Yiddish-speaking writers, artists, historians, and social scientists born at the cusp of the 20th century are the protagonists of this project. I propose to bring them out of oblivion and show their extraordinary qualities as global intellectuals, highly interconnected, well-informed and transnationally active. This should allow to re-position them from their status of a minority at the margins of society, into the center; to give them due recognition as astute observers and analysts capable to illuminate and articulate an innovative, avant-garde outlook on the 20th century. The lives of the intellectuals took them to different countries and cities, and although they spoke many languages, they consciously decided to publish in Yiddish. As politically engaged migrants, they observed social and political developments very closely, as this was also of utmost importance for their further paths in life. They were in constant exchange with each other, whether they lived in Moscow, Warsaw, Berlin, Paris, Buenos Aires or New York.
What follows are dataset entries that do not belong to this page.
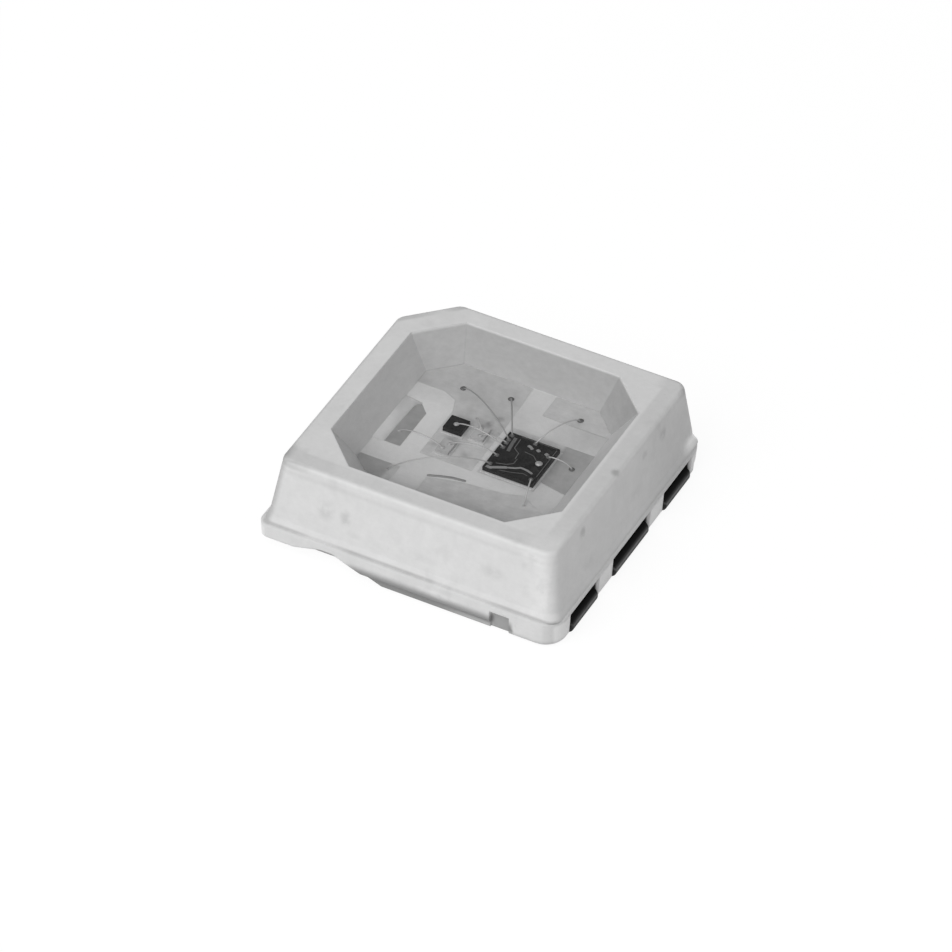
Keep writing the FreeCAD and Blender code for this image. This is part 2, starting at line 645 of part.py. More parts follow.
for obj in doc.Objects:
    if "Invalid" in obj.State or "Error" in obj.State:
        raise RuntimeError("not built: " + obj.Name)
nodes = [housing, resin] + leads + inner + wires
for node in nodes:
    shape = node.Shape
    if shape.isNull() or not shape.isValid() or len(shape.Solids) != 1:
        raise RuntimeError("bad shape: %s with %d solids" % (node.Label, len(shape.Solids)))
for node in nodes:
    node.Shape.exportStep("parts/%s.step" % node.Label)
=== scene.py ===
"""Scene of a surface-mount light emitter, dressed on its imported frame.

Frame: origin in the middle of the footprint on the solder plane, z up. The
walls at -y and +x face the camera. Sizes in the classes are millimetres, as
in the sheet of the part's source, and become metres where a mesh is made.
In a finish, a pair of numbers is a ramp: where it begins and where it is full.
"""

import logging
import math
from dataclasses import dataclass
from enum import Enum
from typing import Any, Sequence

import bmesh
import bpy
from mathutils import Matrix, Vector


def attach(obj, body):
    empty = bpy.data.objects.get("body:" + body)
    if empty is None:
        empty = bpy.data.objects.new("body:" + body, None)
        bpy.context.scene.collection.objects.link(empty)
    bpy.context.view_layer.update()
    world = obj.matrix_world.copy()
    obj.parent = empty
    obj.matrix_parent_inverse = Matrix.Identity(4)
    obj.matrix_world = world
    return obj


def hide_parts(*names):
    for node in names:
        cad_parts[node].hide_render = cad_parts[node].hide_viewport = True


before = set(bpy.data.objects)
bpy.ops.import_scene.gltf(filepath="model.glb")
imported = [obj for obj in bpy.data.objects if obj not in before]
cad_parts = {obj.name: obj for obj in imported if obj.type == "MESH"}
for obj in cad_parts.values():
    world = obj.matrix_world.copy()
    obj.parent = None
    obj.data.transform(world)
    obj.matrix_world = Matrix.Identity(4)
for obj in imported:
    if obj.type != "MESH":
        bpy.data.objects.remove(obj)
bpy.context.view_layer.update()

LOG = logging.getLogger("light_emitter")
MM = 0.001
Point = tuple[float, float, float]
Flat = tuple[float, float]


# Shared places


@dataclass(frozen=True)
class Levels:
    """Heights over the solder plane that several pieces share."""

    floor: float = 0.64
    parting: float = 0.49
    rim: float = 1.63
    dark_chip: float = 0.815
    clear_chip: float = 0.76


LEVELS = Levels()
HALF_BODY = 2.5
DRIVER_PADS: dict[str, Flat] = {
    "left_back": (0.29, 0.34),
    "back_corner": (0.29, 0.23),
    "green": (0.29, 0.15),
    "red": (0.29, 0.04),
    "blue": (0.29, -0.17),
    "left_front": (0.29, -0.39),
    "right_back": (0.68, 0.34),
    "right_mid": (0.99, 0.16),
    "right_front": (0.99, -0.42),
}
CLEAR_PADS: dict[str, Flat] = {
    "green_in": (-0.14, 0.14),
    "green_out": (-0.20, 0.28),
    "blue_in": (-0.45, -0.26),
    "blue_out": (-0.51, -0.39),
}
RED_PAD: Flat = (-0.56, 0.17)


# Shader maths


@dataclass(frozen=True)
class Stripe:
    """Where a mask is one, and how wide its soft edges are."""

    low: float
    high: float
    soft: float


@dataclass(frozen=True)
class Smudge:
    """A faint grey mark, or with a negative strength a lighter patch: its middle, its reach along each
    axis and its strength.
    """

    middle: Point
    reach: Point
    strength: float


@dataclass(frozen=True)
class Mottle:
    """A layer of cloudy variation: features per millimetre, detail, roughness, strength."""

    scale: float
    detail: float
    rough: float
    strength: float


class Signal:
    """One output socket that takes part in expressions."""

    def __init__(self, ink: "Ink", socket: bpy.types.NodeSocket) -> None:
        """Wraps a socket of the tree that ink writes."""
        self.ink = ink
        self.socket = socket

    def _math(self, operation: str, *values: Any) -> "Signal":
        """Adds one Math node on numbers and signals."""
        return self.ink.node(
            "ShaderNodeMath", {"operation": operation}, dict(enumerate(values))
        )

    def __add__(self, other: Any) -> "Signal":
        """Sum."""
        return self._math("ADD", self, other)

    __radd__ = __add__

    def __sub__(self, other: Any) -> "Signal":
        """Difference."""
        return self._math("SUBTRACT", self, other)

    def __rsub__(self, other: Any) -> "Signal":
        """Difference from a number."""
        return self._math("SUBTRACT", other, self)

    def __mul__(self, other: Any) -> "Signal":
        """Product."""
        return self._math("MULTIPLY", self, other)

    __rmul__ = __mul__

    def __abs__(self) -> "Signal":
        """Absolute value."""
        return self._math("ABSOLUTE", self)

    def least(self, other: Any) -> "Signal":
        """The smaller of two values."""
        return self._math("MINIMUM", self, other)

    def most(self, other: Any) -> "Signal":
        """The larger of two values."""
        return self._math("MAXIMUM", self, other)

    def ramp(self, ends: Flat, base: float = 0.0) -> "Signal":
        """Smooth ramp from 0 at the first end to 1 at the second.

        Args:
            ends: the two ends, in either order.
            base: value that the ends are measured from.

        Returns:
            The ramp.
        """
        first, last = base + ends[0], base + ends[1]
        rising = self.ink.node(
            "ShaderNodeMapRange",
            {"interpolation_type": "SMOOTHSTEP"},
            {"Value": self, "From Min": min(first, last), "From Max": max(first, last)},
        )
        return 1 - rising if first > last else rising

    def band(self, stripe: Stripe, base: float = 0.0) -> "Signal":
        """One inside a stripe and zero outside.

        Args:
            stripe: the stripe.
            base: value that it is measured from.

        Returns:
            The mask.
        """
        rise = (stripe.low - stripe.soft, stripe.low + stripe.soft)
        fall = (stripe.high + stripe.soft, stripe.high - stripe.soft)
        return self.ramp(rise, base) * self.ramp(fall, base)


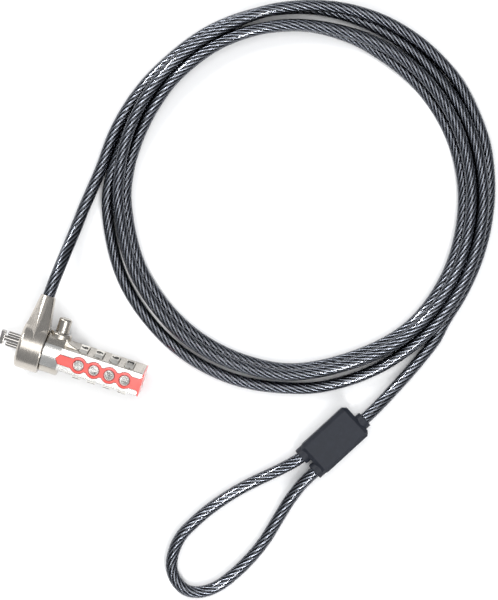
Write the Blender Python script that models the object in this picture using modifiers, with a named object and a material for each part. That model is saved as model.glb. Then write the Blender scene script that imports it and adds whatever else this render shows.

In this way, a global Yiddish-language network emerged that was reflected, especially in the 1920s and 1930s, in extensive correspondence and in the Yiddish press in which these intellectuals published and commented on each other. One of these Yiddish-speaking intellectuals and a surprisingly neglected figure up to this point was Dovid Eynhorn (1876–1973). As a sharp-sighted journalist and astute observer, he lived in and wrote about the Russian Empire, Switzerland, Poland, Weimar-era Berlin, Paris, and finally, from 1940, also New York. Dovid Eynhorn belonged to a hitherto only marginally studied group of people who, in the age of nationalisms, consistently did not think in national categories, acted in global networks, and communicated in a language - Yiddish - that was supranational. His texts and analyses provide a more nuanced picture of the times in which they were written. On the basis of Dovid Eynhorn's biography, his journalism, and his rich correspondence, an entangled history of twentieth-century will be written from the perspective of an Eastern European Jewish migrating intellectual. Furthermore, Eynhorn's global Yiddish-language network will be explored in my study, as well as the transfers of ideas within it. Eynhorn is like a window through which the circle of Yiddish-speaking intellectuals will be examined more closely.